Cela a commencé après ma maîtrise de littérature anglaise. J’étais en DEA et je devais faire ma thèse sur Joyce. A vrai dire, je n’étais pas très enthousiaste. Et lors de cours de sociologie à Normale Sup', un professeur a demandé des étudiants pour faire des traductions américaines. J’y ai pris goût, j’étais dans la langue. Et depuis 12 ans, j’en ai fait mon métier.
Il n’y a pas de difficulté entre l’anglais et l’américain ?
Pas vraiment. C’est plus difficile de passer d’un auteur à un autre, ça oui.
En général, je travaille plus lentement quand j’aborde un nouvel auteur mais après le premier tiers du livre, ça va plus vite. Je suis un stakhanoviste : quand j’attaque une traduction de livre, je ne lève plus la tête pendant des jours entiers. Le plus fastidieux, c’est lorsque je me retrouve face à des tournures assez mal construites. Cela m’est arrivé une fois pour une sorte de journal de bord.
Gallmeister est spécialiste du Nature writing. Cela pose une difficulté spécifique ?
J’ai débuté dans cette maison avec des récits sur la pêche à la mouche, un sport qu’adore Oliver Gallmeister ! Bref, j’ai traduit John Gierach. Et pour tous les termes techniques, sur les différentes plumes utilisées pour la fabrication d’une mouche, je posais la question à des personnes qui s’y connaissaient. Pour que cela soit l’expression juste en français. Sinon, il y a des forums sur internet. Cet outil est éminemment précieux. Mais ma pratique de la langue se fait au quotidien. En regardant des films américains évidemment et aussi en lisant beaucoup de littérature française.
Et des romans anglophones ?
Bien sûr. Mais les livres de Manchette, Jonquet, Daeninckx me permettent d’acquérir la culture de cette littérature française. C’est ce que je répète à mes étudiants : pour bien traduire, il faut connaître l’original et être à l’aise dans le français. Une bonne traduction, c’est une bonne lecture. L’idéal c’est lorsque le lecteur oublie que ce livre n’a pas été écrit, au départ, en français. Mais il peut exister deux ou trois bonnes traductions d’un même livre.
Vous doutez beaucoup lorsque vous traduisez ?

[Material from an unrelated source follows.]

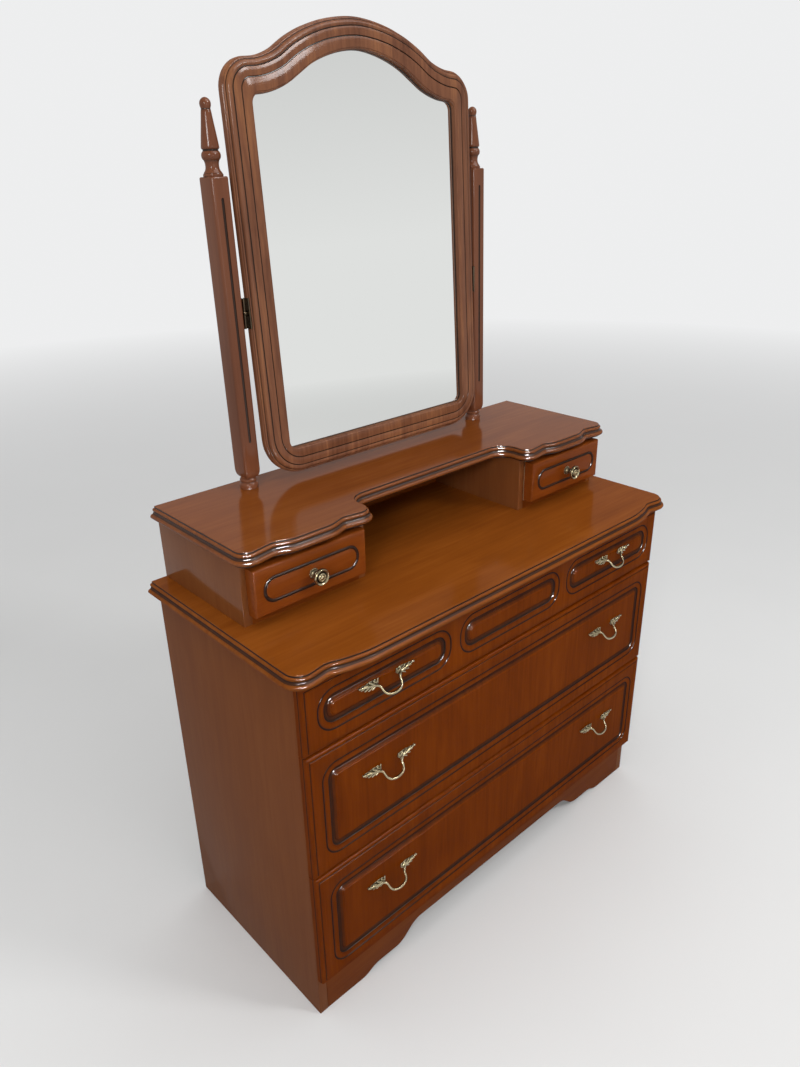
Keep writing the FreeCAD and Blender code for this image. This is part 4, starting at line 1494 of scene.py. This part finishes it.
# ---------------------------------------------------------------- gallery
@dataclass
class Gallery:
    """The drawer boxes on the main top."""

    workshop: Workshop
    half: float = 447.0
    inner: float = 203.0
    side: float = 15.0
    side_easing: float = 1.0
    depth: float = 245.0
    base: float = 722.0
    top: float = 830.0
    back: float = 12.0
    front_width: float = 220.0
    front_height: float = 81.0
    front_lift: float = 19.0
    front_thick: float = 22.0
    front_centre: float = 327.5
    front_round: float = 5.0
    groove_end: float = 19.0            # from the front's end to the middle of its groove
    groove_edge: float = 21.0           # from its long edge to the middle of its groove
    groove_half: float = 3.8
    groove_roundness: float = 0.97
    face_y: float = -267.5

    def build(self) -> None:
        """Builds the boxes' boards and the two small drawers."""
        for stem, x0, x1, y1 in (
                ("gallery_side_outer", self.half - self.side, self.half, 0.0),
                ("gallery_side_inner", self.inner, self.inner + self.side, -self.back)):
            board = Workpiece(stem + "_right_board").block(
                (x0, -self.depth, self.base), (x1, y1, self.top), self.side_easing)
            right = board.leave_bench(Matrix.Identity(4))
            left = other_side(right, stem + "_left_board")
            for label, piece in (("_right", right), ("_left", left)):
                self.workshop.fit(piece, "root", Finish.GALLERY_SIDE, "case_wood", stem + label)
        self.workshop.keep(Finish.RAIL, "gallery_back", "gallery_base_left",
                           "gallery_base_right")
        front = self._front()
        knob = self._knob()
        mirrored_pair = (other_side(front, "small_front_left"),
                         other_side(knob, "knob_left_turned"))
        for side, (board, turned) in (("right", (front, knob)), ("left", mirrored_pair)):
            body = "small_drawer_" + side
            self.workshop.fit(board, body, Finish.SMALL_FRONT, "front_wood", body + "_front")
            self.workshop.fit(turned, body, Finish.BRASS, "antique_brass", "knob_" + side)
            self.workshop.keep(Finish.TRAY, body + "_sides", body + "_back", body + "_bottom")

    def _front(self) -> Object:
        """Right small drawer front with rounded edges and one long groove.

        Returns:
            The front.
        """
        low = self.base + self.front_lift
        high = low + self.front_height
        x0 = self.front_centre - self.front_width / 2
        x1 = x0 + self.front_width
        inset = self.front_round
        face = (x0 + inset, low + inset, x1 - inset, high - inset)
        piece = Workpiece("small_front_right").outline(rectangle(*face), filled=False)
        end = self.groove_end - self.groove_half
        edge = self.groove_edge - self.groove_half
        middle = self.front_height / 2 - self.groove_edge
        radius = self.groove_roundness * middle + self.groove_half
        piece.outline(rectangle(x0 + end, low + edge, x1 - end, high - edge, radius),
                      flats=14, filled=False)
        piece.fill_between()
        piece.choose(on_rim(*face))
        stations = arc((-inset, 0.0), (0.0, -inset), inset * (1 - math.sqrt(0.5)), 6)
        # The back of the rounded edge takes 0.3 to 0.4: painted shade in the gap round the front.
        stations += [(0.0, 0.6 - self.front_thick, 0.3), (-0.6, -self.front_thick, 0.4)]
        piece.run(stations).cap()
        margin = 9.0
        piece.choose(inside(x0 + margin, low + margin, x1 - margin, high - margin))
        stations = [(self.groove_half, 0.0, 0.0), (3.2, -0.2, 0.25)]
        stations += arc((2.8, -0.6), (-2.8, -0.6), -2.3, 9, (0.85, 1.0, 0.75))
        stations += [(-3.2, -0.2, 0.2), (-3.9, 0.0, 0.0)]
        piece.run(stations).cap()
        return piece.leave_bench(standing(self.face_y))

    def _knob(self) -> Object:
        """Right knob: beaded plate, stem, dished rim and raised, beaded middle.

        Returns:
            The knob.
        """
        # The stem under the head takes 0.6 to 0.8, patina with painted shade; the base's 0.4 is
        # painted shade where the knob sits on the front.
        piece = Workpiece("knob_right_turned").turn([
            (1.0, 25.0, 0.0), (2.6, 24.5, 0.0), (3.6, 23.5, 0.5), (4.6, 23.7, 0.1),
            (5.8, 23.9, 0.0), (6.8, 23.3, 0.4), (7.6, 21.4, 1.0), (9.0, 20.8, 1.0),
            (10.2, 21.6, 0.7), (11.2, 23.0, 0.1), (12.6, 23.5, 0.0), (13.8, 22.6, 0.0),
            (14.0, 20.6, 0.1), (14.2, 18.8, 0.3), (12.4, 17.0, 0.5), (8.6, 15.0, 0.7),
            (5.6, 12.4, 0.8), (5.0, 8.0, 0.7), (5.4, 5.4, 0.6), (6.6, 4.4, 0.3),
            (7.0, 3.4, 0.2), (6.4, 2.4, 0.9), (7.4, 2.2, 0.6), (8.5, 1.4, 0.1),
            (8.5, 0.0, 0.4)], 44)
        piece.beads(20, 1.05, 7.9, 1.7)
        piece.beads(14, 1.0, 5.2, 23.8)
        height = self.base + self.front_lift + self.front_height / 2
        shift = Matrix.Translation((self.front_centre, 0, height))
        return piece.leave_bench(shift @ standing(self.face_y), smooth_deg=50.0)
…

Quand je travaille sur Ross McDonald, je vérifie parfois l'apparition de telle ou telle expression. Particulièrement dans les dialogues. Je prends l'exemple des débuts de la hi fi dans ses romans : est-ce que l'on dit un pick-up ? Un tourne-disque ? De même lorsque des ados parlent, est-ce qu'ils disent c'est super, c'est cool ou c'est bath ?... Bon, c'est bath, c'est quand même très années 70. J'aime la langue d'Audiard mais la plaquer sur du roman noir, comme ce fut le cas pour Jim Thompson, ça ne marche pas.

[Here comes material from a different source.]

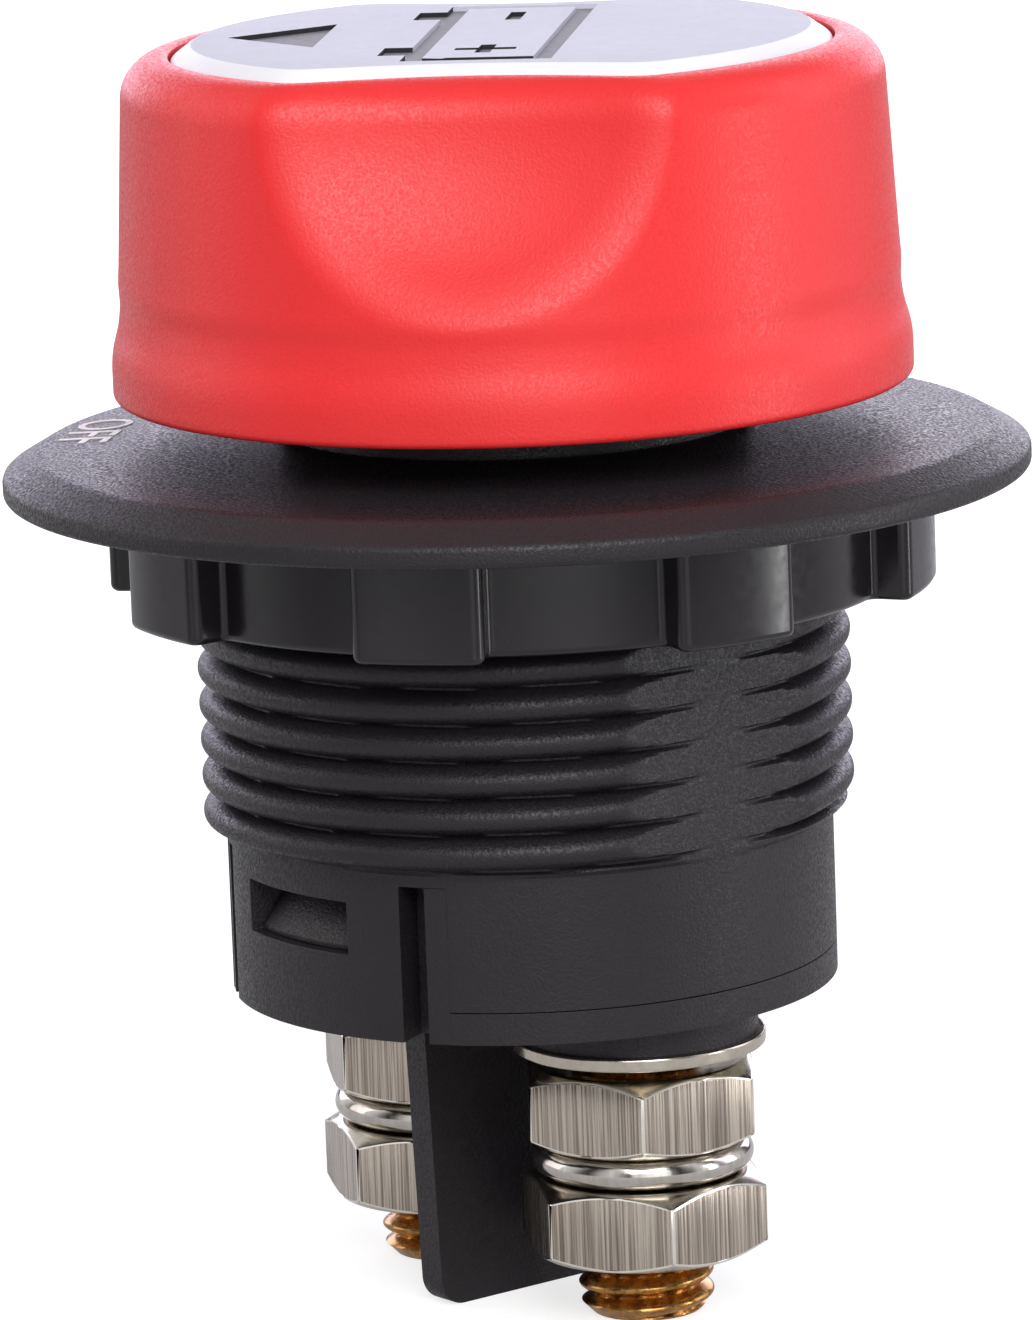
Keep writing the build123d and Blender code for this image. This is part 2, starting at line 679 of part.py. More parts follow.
# Knob: waisted skirt, two thumb scoops, rounded top and the seat of the cap
with BuildPart() as knob:
    with BuildSketch(Plane.XZ):
        with BuildLine() as knob_outline:
            Polyline(
                (0, knob_z),
                (knob_skirt_r, knob_z),
                (knob_skirt_r, knob_z + knob_skirt_height),
                (knob_waist_r, knob_z + knob_skirt_height + knob_shoulder_height),
                (knob_waist_r, knob_z + knob_skirt_height + knob_shoulder_height + knob_waist_height),
                (knob_top_r, knob_top_z),
                (0, knob_top_z),
                close=True,
            )
        knob_face = make_face()
        outline_corners = knob_face.vertices().filter_by(lambda v: v.X > cap_r)
        fillet(outline_corners.sort_by(Axis.Z)[1:4], knob_shoulder_height / 2)
        fillet(knob_face.vertices().filter_by(lambda v: v.X > cap_r).sort_by(Axis.Z)[0], knob_foot_r)
    revolve(axis=Axis.Z)
    scoop = scoop_tool(0)
    for turn in (0, 180):
        add(scoop, rotation=(0, 0, turn), mode=Mode.SUBTRACT)
    scoop_edges = knob.edges().filter_by(GeomType.BSPLINE)
    fillet(scoop_edges, scoop_edge_r)
    fillet(knob.faces().sort_by(Axis.Z)[-1].edges(), knob_top_fillet)
    add(knob_hollow.part, mode=Mode.SUBTRACT)
    with BuildSketch(Plane.XY.offset(hub_z)):
        Circle(knob_hub_r)
        Rectangle(drive_square + 2 * drive_fit, drive_square + 2 * drive_fit, mode=Mode.SUBTRACT)
    extrude(amount=drive_top_z + drive_fit - hub_z)
    with BuildSketch(Plane.XY.offset(drive_top_z + drive_fit)):
        Circle(knob_hub_r)
    extrude(amount=deck_z - drive_top_z)
    with BuildSketch(Plane.XY.offset(deck_z - knob_rib_drop)):
        for ray in knob_rib_angles:
            with Locations(Location((0, 0, 0), (0, 0, scoop_angle + ray))):
                with Locations(((knob_hub_r + knob_top_r - knob_wall / 2) / 2, 0)):
                    Rectangle(knob_top_r - knob_wall / 2 - knob_hub_r, knob_rib)
        Circle(knob_hub_r - knob_rib / 2, mode=Mode.SUBTRACT)
    extrude(amount=knob_rib_drop)
    with BuildSketch(Plane.XY.offset(cap_seat_z)):
        Circle(cap_r + cap_fit)
        with Locations((scoop_axis_x, scoop_axis_y), (-scoop_axis_x, -scoop_axis_y)):
            Circle(cap_cut_r - cap_fit, mode=Mode.SUBTRACT)
    extrude(amount=cap_seat_depth, mode=Mode.SUBTRACT)
    with Locations((0, 0, cap_seat_z)):
        Hole(cap_spigot_r + cap_fit, depth=cap_spigot_depth + cap_fit)
        Hole(screw_r + 2 * cap_fit, depth=cap_seat_z - drive_top_z)
finish(knob.part, "knob")

# Cap insert: a bevelled plate notched for the scoops, with a spigot that hides the screw
with BuildPart() as cap_insert:
    with BuildSketch(Plane.XY.offset(cap_seat_z)) as cap_sketch:
        Circle(cap_r)
        with Locations((scoop_axis_x, scoop_axis_y), (-scoop_axis_x, -scoop_axis_y)):
            Circle(cap_cut_r, mode=Mode.SUBTRACT)
        fillet(cap_sketch.vertices(), cap_corner_r)
    extrude(amount=cap_height)
    cap_face = cap_insert.faces().sort_by(Axis.Z)[-1]
    chamfer(cap_face.edges(), cap_bevel_width, cap_bevel_height, reference=cap_face)
    with BuildSketch(Plane.XY.offset(cap_seat_z - cap_spigot_depth)):
        Circle(cap_spigot_r)
        Circle(cap_spigot_r - cap_spigot_wall, mode=Mode.SUBTRACT)
    extrude(amount=cap_spigot_depth)
finish(cap_insert.part, "cap_insert")

# Screw that draws the knob onto the spindle
with BuildPart() as knob_screw:
    with BuildSketch(Plane.XY.offset(spigot_floor_z)):
        Circle(screw_head_r)
    extrude(amount=screw_head_height)
    fillet(knob_screw.edges().group_by(Axis.Z)[-1], screw_head_height / 3)
    with BuildSketch(Plane.XY.offset(spigot_floor_z)):
        Circle(screw_r)
    extrude(amount=drive_top_z - screw_length + cap_fit - spigot_floor_z)
    with BuildSketch(Plane.XY.offset(spigot_floor_z + screw_head_height)):
        for ray in (0, 90):
            Rectangle(screw_head_r, screw_head_r / 4, rotation=ray)
    extrude(amount=-screw_head_height / 2, mode=Mode.SUBTRACT)
finish(knob_screw.part, "knob_screw")
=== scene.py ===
import math

import bpy
import numpy as np
from mathutils import Matrix, Vector


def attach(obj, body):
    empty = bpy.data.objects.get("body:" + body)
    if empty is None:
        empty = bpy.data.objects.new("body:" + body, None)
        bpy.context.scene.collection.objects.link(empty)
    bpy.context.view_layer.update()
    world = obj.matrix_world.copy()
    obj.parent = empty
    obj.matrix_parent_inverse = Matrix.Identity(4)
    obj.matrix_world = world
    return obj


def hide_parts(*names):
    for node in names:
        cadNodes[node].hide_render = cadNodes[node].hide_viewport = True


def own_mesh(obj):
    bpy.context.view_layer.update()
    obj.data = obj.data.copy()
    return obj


mm = 0.001
farAway = 99.0  # in mm, well outside the switch
plain, shaped = 0, 1  # marks of a row: at its plain radius, or moved by the piece's own shape
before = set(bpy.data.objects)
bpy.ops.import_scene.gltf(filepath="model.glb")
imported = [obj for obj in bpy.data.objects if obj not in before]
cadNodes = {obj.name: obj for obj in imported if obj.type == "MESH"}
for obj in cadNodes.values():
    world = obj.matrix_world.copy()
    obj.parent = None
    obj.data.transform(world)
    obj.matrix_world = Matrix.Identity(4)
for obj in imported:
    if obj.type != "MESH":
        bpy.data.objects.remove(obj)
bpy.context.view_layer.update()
print("frame loaded:", len(cadNodes), "nodes")


def deselectAll():
    for thing in list(bpy.context.selected_objects):
        thing.select_set(False)


def pick(thing):
    deselectAll()
    thing.select_set(True)
    bpy.context.view_layer.objects.active = thing


def editAll():
    bpy.ops.object.mode_set(mode="EDIT")
    bpy.ops.mesh.select_all(action="SELECT")


def namePiece(name):
    piece = bpy.context.active_object
    piece.name = name
    piece.data.name = name
    return piece


def settle(piece):
    # the place goes into the mesh, so that the object sits at the origin
    pick(piece)
    bpy.ops.object.transform_apply(location=True, rotation=True, scale=True)
    return piece


def cleanUp(piece, gap=0.002, angle=30, flip=True):
    # points nearer than the gap are merged, and edges sharper than the angle stay sharp
    pick(piece)
    editAll()
    bpy.ops.mesh.remove_doubles(threshold=gap * mm)
    if flip:
        bpy.ops.mesh.normals_make_consistent(inside=False)
    bpy.ops.object.mode_set(mode="OBJECT")
    bpy.ops.object.shade_smooth_by_angle(angle=math.radians(angle))
    return piece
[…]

Quel est l’intérêt aujourd’hui de rééditer Ross McDonald ?
Les descriptions psychologiques, la critique sociale de McDonal ont été passées à la trappe dans les précédentes traductions. Il faut savoir que traduire de l’anglais au français fait augmenter un livre d’environ 20%, c’est comme ça, l’anglais est plus concis. Or les livres de McDonald en version originale affichaient 200 pages et en français, ils en faisaient autant, voire moins. Jusqu’à 30% du texte était donc tronqué ! J’avais connu ça en travaillant pour les éditions Harlequin où tous les romans devaient être lissés... On peut dire que McDonald a été particulièrement saccagé par le passé. De même Gallmeister a ressorti Le gang de la clé à molette, d’Abbey, pas parce qu’il avait été mal traduit mais pour être plus respectueux de la langue de l’auteur. Mon éditeur a en fait saisi l'occasion d'une réédition de l'adaptation qu'en avait fait le dessinateur Crumb pour le ressortir.

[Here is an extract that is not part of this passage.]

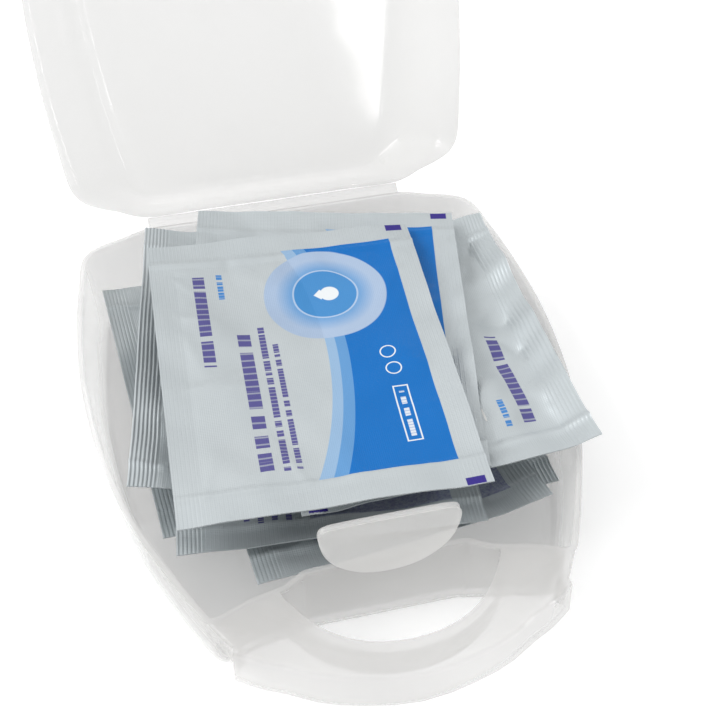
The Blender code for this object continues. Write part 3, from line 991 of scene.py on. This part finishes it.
    def folded_wipe(self):
        """The wipe, folded to and fro in four layers and pressed to the shape of the pouch."""
        half_x, half_y = WIPE_ACROSS * SACHET_WIDTH / 2, WIPE_ALONG * SACHET_LENGTH / 2
        profile = zigzag()
        rings = []
        for step in np.linspace(-1, 1, WIPE_SLICES):
            across = profile[:, 0] * half_x * 2 / SACHET_WIDTH
            along = np.full_like(across, step * half_y * 2 / SACHET_LENGTH)
            middle, _ = self.sampled(self.middle, across, along)
            room, _ = self.sampled(self.room, across, along)
            height = middle + profile[:, 1] * (room - WIPE_CLEARANCE)
            rings.append(np.column_stack([self.plan(across, along), height]) * MM)
        wipe = loft(f"{self.name}_folded_wipe", rings, WIPE_SHARP)
        dress(wipe, "base", "nonwoven", f"{self.name}_wipe")
        return wipe


def zigzag():
    """The closed outline, seen from the end, of a strip folded to and fro between -1 and 1."""
    pitch = 2 / WIPE_LAYERS
    line = []
    for layer in range(WIPE_LAYERS):
        side = 1 if layer % 2 == 0 else -1
        height = -1 + pitch * (layer + 0.5)
        line += [(x, height) for x in np.linspace(-LAYER_REACH, LAYER_REACH, LAYER_STEPS) * side]
        if layer < WIPE_LAYERS - 1:
            for turn in (-45, 0, 45):
                out, up = math.cos(math.radians(turn)), math.sin(math.radians(turn))
                line.append((side * (LAYER_REACH + LAYER_BEND * out), height + pitch * (0.5 + 0.5 * up)))
    line = np.array(line)
    scale = np.array((WIPE_FLATNESS, 1))
    runs = np.gradient(line * scale, axis=0)
    normals = np.column_stack([-runs[:, 1], runs[:, 0]])
    normals /= np.linalg.norm(normals, axis=1)[:, None]
    aside = normals * pitch * LAYER_THICKNESS / scale
    return np.concatenate([line + aside, (line - aside)[::-1]])


def blurred(field):
    """The field with each value evened out over its neighbours."""
    padded = np.pad(field, BLUR, mode="edge")
    span = 2 * BLUR + 1
    total = np.zeros_like(field)
    for i in range(span):
        for j in range(span):
            total += padded[i : i + field.shape[0], j : j + field.shape[1]]
    return total / span**2


def sheet_object(name, spots, upper, lower):
    """A closed slab over a grid: its upper face, its lower face and the rim between them."""
    wide, long = upper.shape
    top = np.dstack([spots, upper]).reshape(-1, 3)
    bottom = np.dstack([spots, lower]).reshape(-1, 3)
    index = np.arange(wide * long).reshape(wide, long)
    quads = np.stack([index[:-1, :-1], index[:-1, 1:], index[1:, 1:], index[1:, :-1]], -1).reshape(-1, 4)
    edge = np.concatenate([index[:, 0], index[-1, 1:], index[-2::-1, -1], index[0, -2:0:-1]])
    after = np.roll(edge, -1)
    under = wide * long
    rim = np.stack([edge, edge + under, after + under, after], -1)
    faces = np.concatenate([quads, quads[:, ::-1] + under, rim])
    mesh = bpy.data.meshes.new(name)
    mesh.from_pydata(np.concatenate([top, bottom]) * MM, [], faces.tolist())
    mesh.validate()
    form = bmesh.new()
    form.from_mesh(mesh)
    bpy.data.meshes.remove(mesh)
    return finished(name, form, FILM_SHARP)


def set_plan_map(mesh, plan):
    """Gives each corner of each face its place on the flat sachet."""
    corners = np.empty(len(mesh.loops), np.int32)
    mesh.loops.foreach_get("vertex_index", corners)
    layer = mesh.uv_layers.new(name="plan")
    layer.data.foreach_set("uv", plan[corners % len(plan)].astype(np.float32).ravel())


def pile():
    """All the sachets, from the lowest up, each laid on those below it."""
    placed = []
    for details in SACHETS:
        sachet = Sachet(*details)
        sachet.rest_on(placed)
        placed.append(sachet)
        sachet.build()


# ---------------------------------------------------------------- the studio


def camera():
    """The scene's camera."""
    data = bpy.data.cameras.new("camera")
    data.lens = CAMERA_LENS
    data.sensor_width = CAMERA_SENSOR
    data.clip_start = CAMERA_NEAR
    thing = bpy.data.objects.new("camera", data)
    look = Vector(CAMERA_LOOK).to_track_quat("-Z", "Y").to_matrix().to_4x4()
    roll = Matrix.Rotation(math.radians(CAMERA_ROLL), 4, "Z")
    thing.matrix_world = Matrix.Translation(CAMERA_PLACE) @ look @ roll
    bpy.context.scene.collection.objects.link(thing)
    bpy.context.scene.camera = thing


def lamp(name, place, target, size, power):
    """A rectangular lamp that faces its target."""
    data = bpy.data.lights.new(name, "AREA")
    data.shape = "RECTANGLE"
    data.size, data.size_y = size
    data.energy = power
    thing = bpy.data.objects.new(name, data)
    place = Vector(place)
    thing.rotation_euler = (Vector(target) - place).to_track_quat("-Z", "Y").to_euler()
    thing.location = place
    bpy.context.scene.collection.objects.link(thing)


def studio():
    """Bright surroundings, lamps and a plain table."""
    world = bpy.data.worlds.new("studio")
    world.use_nodes = True
    background = world.node_tree.nodes["Background"]
    background.inputs["Color"].default_value = (1, 1, 1, 1)
    where = world.node_tree.nodes.new("ShaderNodeTexCoord")
    towards = world.node_tree.nodes.new("ShaderNodeVectorMath")
    towards.operation = "DOT_PRODUCT"
    towards.inputs[1].default_value = SKY_WAY
    world.node_tree.links.new(where.outputs["Generated"], towards.inputs[0])
    share = Field(world.node_tree, towards.outputs["Value"])
    glow = (share * SKY_SLOPE + SKY_LEVEL).most(SKY_LEAST)
    world.node_tree.links.new(glow.socket, background.inputs["Strength"])
    bpy.context.scene.world = world
    bpy.context.scene.view_settings.view_transform = "Standard"
    for details in LAMPS:
        lamp(*details)
    form = bmesh.new()
    bmesh.ops.create_grid(form, x_segments=1, y_segments=1, size=TABLE_HALF_SIZE)
    table = finished("table", form)
    table.data.materials.append(table_top())


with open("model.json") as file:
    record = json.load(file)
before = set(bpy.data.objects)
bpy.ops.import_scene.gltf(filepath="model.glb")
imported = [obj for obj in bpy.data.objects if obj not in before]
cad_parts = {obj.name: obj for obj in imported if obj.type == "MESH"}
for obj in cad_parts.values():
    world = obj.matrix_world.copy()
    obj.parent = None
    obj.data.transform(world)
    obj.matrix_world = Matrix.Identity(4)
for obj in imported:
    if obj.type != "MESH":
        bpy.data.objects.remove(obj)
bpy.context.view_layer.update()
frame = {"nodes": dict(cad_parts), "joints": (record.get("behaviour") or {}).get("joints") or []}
NODES = frame["nodes"]
JOINTS = {joint["name"]: joint for joint in frame["joints"]}
HINGE = Vector(JOINTS["lid_hinge"]["pos_m"])
OPENING = -math.radians(JOINTS["lid_hinge"]["range_deg"][0])
TONGUE_PIVOT = Vector(JOINTS["latch_tongue_bend"]["pos_m"])
BASE_DEPTH = HINGE.z / MM
MATERIALS = {
    # The case is one moulding of one polypropylene. The base's copy, which the hinge web shares, is paler
    # than the lid's as painted light: it offsets the shade that falls inside the base.
    "polypropylene": polypropylene("polypropylene", 0.64, 0.34),
    "lid_polypropylene": polypropylene("lid_polypropylene", 0.52, 0.3),
    # The tongue's copy is paler and less see-through still, as painted light that offsets the shade of the
    # sachets behind it.
    "brightened_tongue_polypropylene": polypropylene("brightened_tongue_polypropylene", 0.82, 0.5),
    "printed_foil": printed_foil(),
    "worded_foil": worded_foil(),
    "plain_foil": plain_foil(),
    "nonwoven": nonwoven(),
}

camera()
studio()
half_case("base_shell", "base", UNDERSIDE, BASE_PROFILE, BASE_DEPTH, -1, 0, "polypropylene")
half_case("lid_shell", "lid", TOP_PANEL, LID_PROFILE, LID_DEPTH, 1, -OPENING, "lid_polypropylene")
hinge_web()
tongue()
pile()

Quoi de neuf en 2013/2014 ?
Je dois rendre un nouveau John Gierach en septembre et il y aura deux autres aventures de Lew Archer de Ross McDonald puisque l'on essaye de tenir le rythme de deux rééditions par an. Il y aura le deuxième Benjamin Whitmer après Pike qui a bien marché. Puis un autre Edward Abbey. Tout cela chez Gallmeister. Et Payot/Rivages m'a aussi contacté pour travailler avec eux. Par amitié, j'en ai parlé à Oliver Gallmeister, cela n'a créé aucun problème : c'est gratifiant pour moi et pour lui.